There are two main types of Oolong that are grown and harvested in China and Taiwan, the mainland and island tea. The next classification is the type of traditional treatment and characteristics of climate and soil. Oolongs grow high in the mountains, shrouded in fog, on the poor stony soils. The quality of tea depends on the orientation of the slope, the number of fogs during the growth and professionalism of collectors, who manually collect and sort out the tea leaves in difficult mountain conditions.

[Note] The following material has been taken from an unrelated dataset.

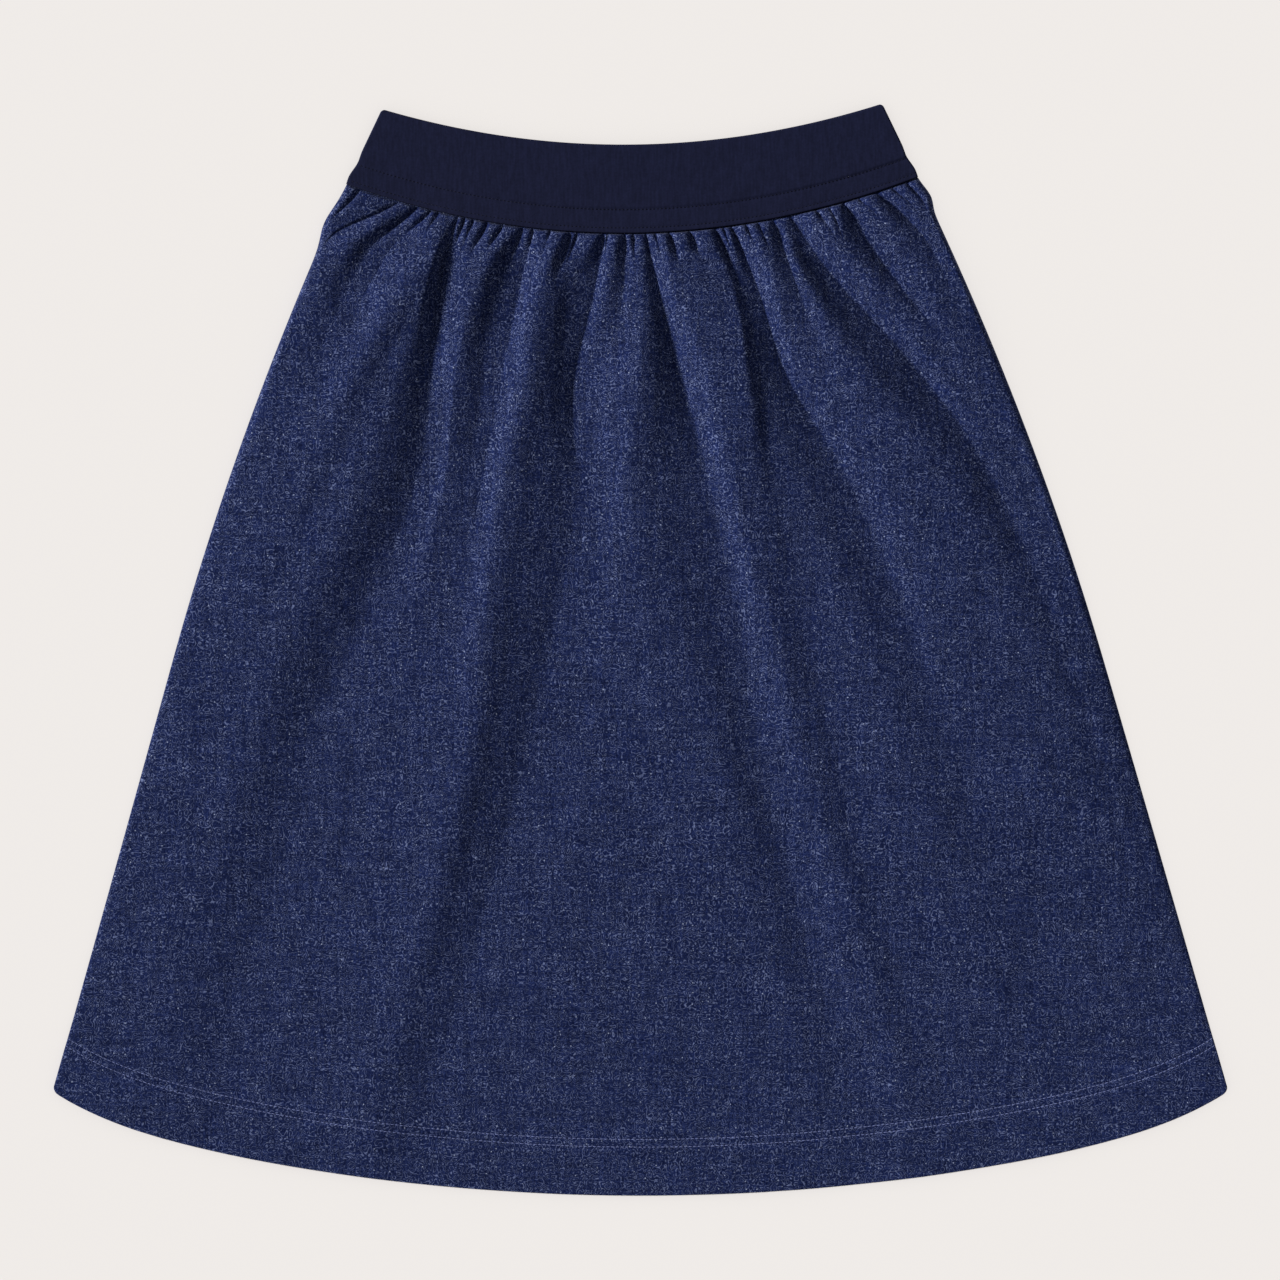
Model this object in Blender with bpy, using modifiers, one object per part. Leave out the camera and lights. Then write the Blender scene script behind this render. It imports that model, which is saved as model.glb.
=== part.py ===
"""Gathered skirt, laid flat with its back panel down.

Units are metres, +Z up.  The waist points to +Y and the hem to -Y, and the cloth lies on z = 0.
Two gathered panels hang from a waistband whose front and back are also separate pieces.

A point of a panel is given by two shares: "across" runs from -1 at the left edge to 1 at the
right edge, and "down" from 0 at the waist seam to 1 at the hem.  On the waistband "down" runs
from 0 at its top edge to 1 at the waist seam.

Run with: blender --background --python part.py
"""

from collections import namedtuple
from math import cos, exp, pi, sqrt

import bmesh
import bpy

# ---- cloth -------------------------------------------------------------------------------
WALL = 0.0012               # one layer of the panels' cloth
GAP = 0.0003                # between pieces that touch
LAYER_CLEARANCE = 0.0001    # extra room where the back panel's wall leans over its creases

# ---- panels ------------------------------------------------------------------------------
SIDE_FALL = 0.600           # side seam, measured along Y
SEAM_SAG = 0.0346           # how far the middle of the waist seam hangs below its ends
HEM_SAG = 0.0687            # the same for the hem
HEM_SQUARENESS = 0.21       # share of the hem's sag that is taken up close to the corners
WAIST_TILT = 0.0023         # the right end of the waist lies this much higher than the middle
WAIST_SHIFT = 0.0055        # the waist lies this far to the left of the hem's middle
HEM_HALF = 0.3875           # half the hem's width
FLARE = 0.1702              # half width that the straight flare takes off up to the waist
HIP_CURVE = 0.0291          # further half width that the hip curve takes off at the waist
HIP_DEPTH = 0.526           # how far down the hip curve reaches
PUFF_OUT = 0.0035           # a fold that stands out past the left side seam
PUFF_DOWN = 0.042           # where it stands out most
PUFF_LENGTH = 0.022
SIDE_ROLL = 0.005           # width over which a panel rolls down to its side seam

# ---- hem: the panel's own edge, turned in ------------------------------------------------
HEM_DEPTH = 0.036
HEM_TOP = 1 - HEM_DEPTH / (SIDE_FALL + HEM_SAG - SEAM_SAG)
HEM_STEP = 0.008            # share of the length over which the wall doubles

# ---- waistband ---------------------------------------------------------------------------
BAND_THICKNESS = 0.0030
BAND_TOP_HALF = 0.165
BAND_FLARE = 0.0232
BAND_FALL = 0.0483          # end of the band, measured along Y
BAND_SAG = 0.0246
BAND_SAG_GROWTH = 0.010
BAND_TILT = 0.0018
BAND_EDGE_RADIUS = 0.0011
BAND_COLUMNS = 24

# Height of the waist seam's ends that puts the middle of the skirt's length on the origin.
SEAM_END_Y = (SIDE_FALL + HEM_SAG - BAND_FALL - BAND_TILT - GAP) / 2

# Thickness across the band: elastic in its casing, the casing's stitch line, the plain strip.
BandRow = namedtuple("BandRow", "down thickness")
BAND_ROWS = (
    BandRow(down=0.00, thickness=0.0026),
    BandRow(down=0.10, thickness=0.0030),
    BandRow(down=0.62, thickness=0.0030),
    BandRow(down=0.735, thickness=0.0023),
    BandRow(down=0.84, thickness=0.0027),
    BandRow(down=1.00, thickness=0.0024),
)

# ---- relief of the panels ----------------------------------------------------------------
# A crest or a trough of cloth that runs down a panel: where it lies across at six shares down,
# and its height there.  Between neighbours the cloth runs smoothly from one to the other.
STATIONS = (0.0, 0.06, 0.16, 0.28, 0.52, 0.90)
Fold = namedtuple(
    "Fold",
    "seam yoke high_hip hip thigh hem "
    "seam_height yoke_height high_hip_height hip_height thigh_height hem_height",
)
MM = 0.001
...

Oolong often resembles the form of twisted lumps consisting of strongly folded and compressed whole leaves. When touched, the lumps are elastic and dense. Fresh tea should be slightly shiny and have a strong fragrant. During the brewing process, the tea leaves unfold, expend and consume the entire volume of the teapot when steeped 2-3 times. Usually, Oolong brewed with water temperature of 176-194º F for 3-4 minutes. A teapot 150 ml takes about one heaped teaspoon. Expensive Oolongs can withstand multiple infusions up to 20-25 times. The fragrance of tea can vary from delicate peach tones to astringent walnut, with a corresponding color change of infusions darker with each subsequent brewing. There are varieties of oolong that color does not change and remains yellow-green, while others, originally given infusions of intense color give a pale infusion each subsequent brewing.
Oolong tea is the most diverse among Chinese teas in terms of taste and appearance . Oolong is tea-perfection conceived by Heaven and Earth.